Amherst Class of 2016. Media Studies Major. Katy Perry Enthusiast.

2 thoughts on “Chiraq Zolly: The Road to Redemption”

  1. This is a super interesting analysis of this scene. I wonder though, do you think it was necessarily for the women to be young/scantily dressed to make the point of how Chi-raq needs to change his ways? Do you think it has extra power that the women are young and attractive and the same point couldn’t have been made with middle-aged mothers?


  2. I find myself looking for the zolly shot whenever I watch a Lee film now, so it was very satisfying seeing this towards the end of Chi-Raq. Rather than looking at the zolly shot, I was confused by the representations of women in this scene. Throughout this film (and in most of mainstream society), women are seen as maternal figures or as sexual objects. This duality is seen in the older and younger generations of women, although even the older women are sexualized at points in the film.

    Although this characterization of women persists, I felt as though this scene was the only scene that broke away from this structure. As Chiraq leaves his meeting with Father Mike Corridan, he sees two hyper-sexualized women in their underwear, and this scene is juxtaposed with mourning women. The mourning women are dressed in a burka and a full length cloak–but why?

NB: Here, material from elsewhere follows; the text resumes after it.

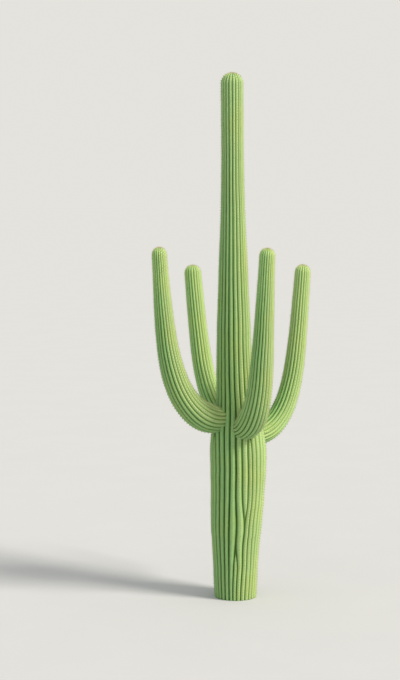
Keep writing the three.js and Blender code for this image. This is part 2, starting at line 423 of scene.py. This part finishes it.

    The first image that I think about is the cartoon that perceives each other as oppressed by “male-dominated culture” rather than empowered by their appearance:

    And then I’m left with confusion. I’m confused as to why, such physical conservatism, but also a conservatism that is linked towards a religion that is not referenced all throughout this movie is used for this scene? I can understand if Lee was attempting to show virility in the women while covering up the body, but this could have been done without the burka and the cloak. So why did he use it? Do you think that he should have used it? What was the point?